Laurie is right, there is nothing you can do. I think I finally realized that when my H told me he was back living with OW.

Let the Lord fight for you. I know it is hard. And I don't know how you let go when H is still in the house, still being so ugly. Ask the Lord to tell you how.

Accept it for what it is. Keep living your life. Find some way to stop letting your H control you. You'll have to figure it out.

For me it was just ending it. I don't even know what that means... but right now I am no longer protecting H, or enabling/facilitating his R with his kids or letting him dictate when he talked to us. It became clear to me that he was controlling me, still. And it was all very negative.
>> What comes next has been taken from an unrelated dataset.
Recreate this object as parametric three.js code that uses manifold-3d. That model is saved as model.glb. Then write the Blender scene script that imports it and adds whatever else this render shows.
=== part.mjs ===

Think... what is one thing that can/will happen for Cathy in the future that does NOT involve H? Even a fantasy? Think on that.

Or... think of GOOD things about being D from H... I've been doing this lately. It kind of makes me feel good. Oh, and watch You've Got Mail... that's a good pick me up.

Do like you did last night... save yourself. When H does not come home, give yourself permission to have a pajama party with Cathy. I am sure you enjoyed your time a lone in the past when things were good with H... give yourself permission to do that again. Stop doing anything just so you can tell H... who cares?

Walk away in your mind. Love him unconditionally by letting him walk this journey without your pressure...

Hang in there, girlfriend.


Relax. Appreciate. Be calm. Laugh. Enjoy. Be secure. Be loving. Be loved. Don't personalize. Don't ASSume. Accept. Be grateful.